WBT can noninvasively measure limb muscle strength. The original method evaluates the fore and hind limbs grip strength during dragging out movement [31]. Rodents are placed near an entry of a darkened tube and about to escape into it due to their nocturnal habit. Although a previous report measured the resistance of the four limbs 1 in. from the entry of the tube to its edge, in this experiment, we attached a 1-in. wire mesh on the entry of the tube to reflect the hind limb grip force, enabling the measurement of the hind limb grip force. A tail clip was connected to a force transducer and the pulling maneuver was conducted until the hind limbs were dragged out to the entry of the tube. The pulling trials were recorded 20 times to avoid the conflicting motivational influence, and the WBT10 was obtained by averaging the 10 best trials. Moreover, two investigators measured each of the 10 trials to reduce measurement bias.

Histological analysis

After the muscle contraction measurements, the rats were deeply anesthetized with 5% sevoflurane, perfused through the ascending aorta with iced phosphate buffered saline (PBS; pH 7.2). Immediately thereafter, the EDL and SOL muscles were removed from the origin to the insertion on both sides. The EDL and SOL muscles on the right side were stained with H & E to evaluate the size of the muscle fibers in the CSA [32] and then converted into digital images (C13220–01; Hamamatsu Photonics Inc., Shizuoka, Japan). The images were analyzed by NDP view 2 (U12388–01, Hamamatsu Photonics Inc., Shizuoka, Japan) and the muscle fiber was traced to measure the CSA. The total fiber area per field at 40× magnification was collected to analyze the muscle fiber atrophy.

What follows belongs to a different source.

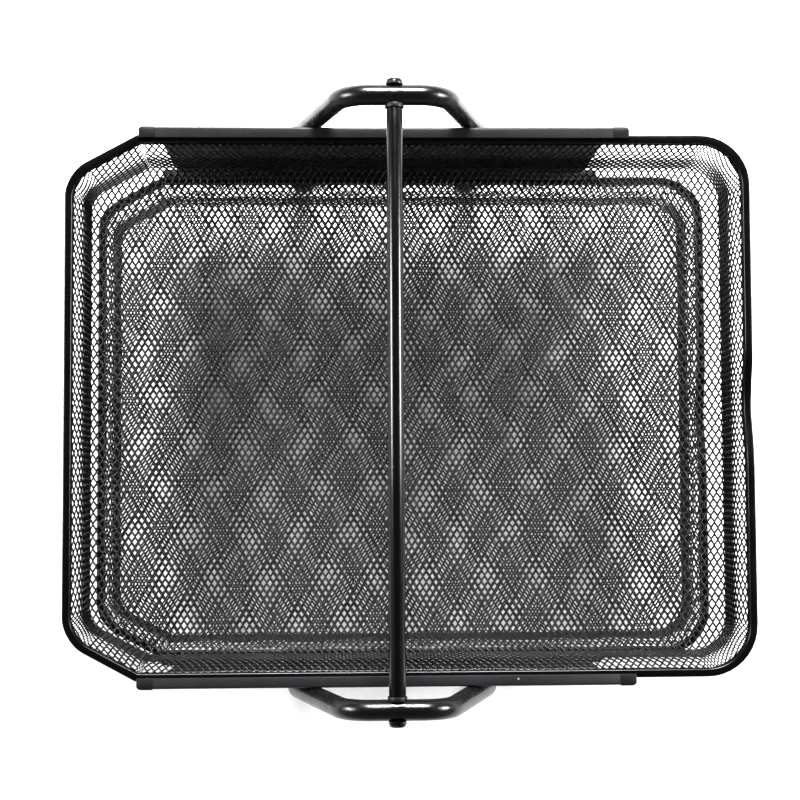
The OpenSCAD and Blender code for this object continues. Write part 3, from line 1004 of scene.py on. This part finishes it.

Enzyme-linked immunosorbent assay (ELISA)

The EDL and SOL muscles on the residual side leg were weighed and homogenized with PBS using a multi-bead shocker (MB755U; Yasui Kikai Inc., Osaka, Japan). The homogenates were centrifuged at 5000×g for 5 minutes. The supernatant was stored at − 80 °C until assay. ELISA kits were used to measure MuRF-1 (OKCA01871; Aviva System Biology Inc., San Diego, CA, USA). The experiments were performed according to the manufacturer’s instructions. A microplate reader (INFINITE200; Tecan Austria Inc., Grödig, Austria) measured absorbance at 450 nm after setting the plate types. The measurements were taken three times and the average values calculated.

Statistical methods

All results except CSA are shown as mean ± standard error of the mean (SEM) and analyzed by one-way analysis of variance followed by the Dunnett method as the post-test. Since CSA is a not a normally distributed value, it is shown as a median of the 5th – 95th percentile. CSA was analyzed by the Kruskal-Wallis test followed by the Dunn test as a post hoc analysis. Values of p < 0.05 were considered statistically significant. Analyses were conducted by GraphPad Prism software version 8.2.0 (El Camino Real, CA, USA).